Nonetheless, for Hasker concepts exist in worlds without minds. Since conceptualism is described briefly and not defended against modal realism beyond Hasker finding the latter mysterious, it is hard to be confident what to say about it. Are we to read it as entailing, not that concepts are necessary entities, but that we simply cannot but think of them as such? Is it mind-independently true that the divine essence (if in Hasker's sense there is any such thing) necessarily 'supports' the Trinity, although it looks to us as if it need not do so? In any case, a great gulf is fixed between conceptual necessity and the fundamental structure of reality. The stiff winds of Königsberg blow strongly through Huntington.

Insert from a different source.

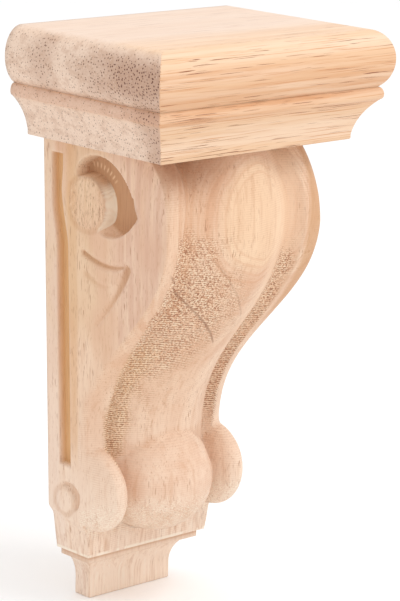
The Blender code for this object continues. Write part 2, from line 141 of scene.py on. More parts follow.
RIM_LINE = (NECK_DEPTH, RIM_CREST_DEPTH, RIM_CREST_HEIGHT, RIM_ARC_RADIUS)
BAND_LINE = (BAND_NECK_DEPTH, BAND_CREST_DEPTH, BAND_CREST_HEIGHT, BAND_ARC_RADIUS)
probe_heights = np.array([NECK_HEIGHT, RIM_CREST_HEIGHT, BODY_HEIGHT])
print("rim depth at neck, crest and top, mm:", (s_line(probe_heights, *RIM_LINE) / MM).round(1))

# %% [markdown]
# ## The roll
#
# The S ends in a roll: a ball between two beads, as if the wood were rolled up and cut into
# three. Each lobe is part of a rounded form that swells quickly out of the block's face and
# flattens towards its crest, which a power below one half gives. Where two lobes meet, the
# larger depth wins, with a fillet, as where a ball-nosed cutter has run along the joint.

# %% Roll
BALL_CREST_DEPTH, BALL_RADIUS, BALL_HALF_WIDTH = 0.0389, 0.0186, 0.0208
BEAD_CREST_DEPTH, BEAD_RADIUS, BEAD_EDGE_ROUND = 0.0343, 0.0148, 0.0075
BEAD_OUTER_REACH, BEAD_INNER_REACH = 0.0046, 0.0072
LOBE_FULLNESS, LOBE_BLEND = 0.42, 0.0050


def lobe(share, crest_depth):
    """share ** fullness, from the block's face at share 0 to the crest at share 1."""
    out = np.where(share > 0.0, np.maximum(share, 0.0) ** LOBE_FULLNESS, share)
    return mix(BLOCK_DEPTH, crest_depth, out)


def soft_maximum(first, second, radius):
    """The larger value, plus (radius - gap)^2 / (4 radius) where the two are that close."""
    near = np.maximum(radius - np.abs(first - second), 0.0)
    return np.maximum(first, second) + near ** 2 / (4.0 * radius)


def roll_depth(x, height):
    """Ball and beads: 1 less the squares of both distances, with a bead's outer side rounded."""
    above = height - ROLL_HEIGHT
    ball = lobe(1.0 - (x / BALL_HALF_WIDTH) ** 2 - (above / BALL_RADIUS) ** 2, BALL_CREST_DEPTH)
    off_crest = np.abs(x) - side_half_width(height) + BEAD_OUTER_REACH
    inner_square = 1.0 - (off_crest / BEAD_INNER_REACH) ** 2
    outer_round = np.sqrt(np.clip(1.0 - (off_crest / BEAD_OUTER_REACH) ** 2, 0.0, 1.0))
    outer_square = mix(1.0 - BEAD_EDGE_ROUND / BEAD_RADIUS, 1.0, outer_round) ** 2
    bead_square = np.where(off_crest > 0.0, outer_square, inner_square)
    bead = lobe(bead_square - (above / BEAD_RADIUS) ** 2, BEAD_CREST_DEPTH)
    return soft_maximum(ball, bead, LOBE_BLEND)


print(f"ball's crest at depth {roll_depth(0.0, ROLL_HEIGHT) / MM:.1f} mm")

# %% [markdown]
# ## The carved front
#
# Across the front come, from each side, a flat rim, a hollow groove and the round band in
# the middle, and low down the roll stands over all of them. A depth worked out for every
# width and height gives the whole front at once, because no part of it hangs behind another
# when seen from the front.

# %% Depth of the front
BAND_FULLNESS = (0.80, 1.20)
RIM_WIDTH, RIM_LEAN = (0.0075, 0.0066), (0.0040, -0.0006)
GROOVE_REACH, GROOVE_DEPTH = (0.0030, 0.0050), (0.0025, 0.0032)
CARVING_START, ROLL_BLEND_BELOW, ROLL_BLEND_ABOVE = 0.0517, 0.0008, 0.0110


def front_layout(height):
    """Rim width and lean, groove reach and depth, and band fullness, each mixed from neck to crest."""
    share = smooth((height - NECK_HEIGHT) / (RIM_CREST_HEIGHT - NECK_HEIGHT))
    pairs = (RIM_WIDTH, RIM_LEAN, GROOVE_REACH, GROOVE_DEPTH, BAND_FULLNESS)
    return [mix(*pair, share) for pair in pairs]


def front_depth(x, height, half):
    """Rim line plus leaning rim, parabolic groove and arched band, under the roll's lobes."""
    rim_width, lean, reach, groove, fullness = front_layout(height)
    rim_line, band_line = s_line(height, *RIM_LINE), s_line(height, *BAND_LINE)
    block_share = np.clip((height - BLOCK_HEIGHT) / (BLOCK_TOP_HEIGHT - BLOCK_HEIGHT), 0.0, 1.0)
    base_line = mix(BLOCK_DEPTH, rim_line, block_share)
    carved = smooth((height - ROLL_HEIGHT) / (CARVING_START - ROLL_HEIGHT))

    inwards = half - np.abs(x)
    lean_part = lean * np.clip(inwards / rim_width, 0.0, 1.0)
    wall = np.clip((inwards - rim_width) / reach, 0.0, 1.0)
    hollow = groove * (1.0 - (1.0 - wall) ** 2)
    arch = np.clip(1.0 - (x / (half - rim_width - reach)) ** 2, 0.0, 1.0) ** fullness
    band_part = (band_line - rim_line - lean + groove) * arch
    swept = base_line + carved * (lean_part - hollow + band_part)
    blend = mix(ROLL_BLEND_BELOW, ROLL_BLEND_ABOVE, smooth((height - ROLL_HEIGHT) / BEAD_RADIUS))
    return soft_maximum(swept, roll_depth(x, height), blend)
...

[1] See Gerald L. Bray, The Doctrine of God (Downer's Grove: Intervarsity Press) for a brief discussion of the relevance of Neo-Platonism.

[2] This translation of Summa Theologiae Ia.39.5 ad 2.245a is provided by Brian Leftow in "A Latin Trinity", Faith and Philosophy 21/3 (July 2004), 305.

[3] At least any version of Constitutionalism that contains 4*.

[4] "Analytic Philosophy of Religion," The Oxford Handbook of Philosophy of Religion (Oxford: Oxford University Press, 2005), 421-446.

[5] The Christian God (Oxford: Clarendon Press: 1994), 105-106.

[6] The Nature of Necessity (Oxford: Clarendon Press, 1974).

[7] "Analytic Philosophy of Religion," 439.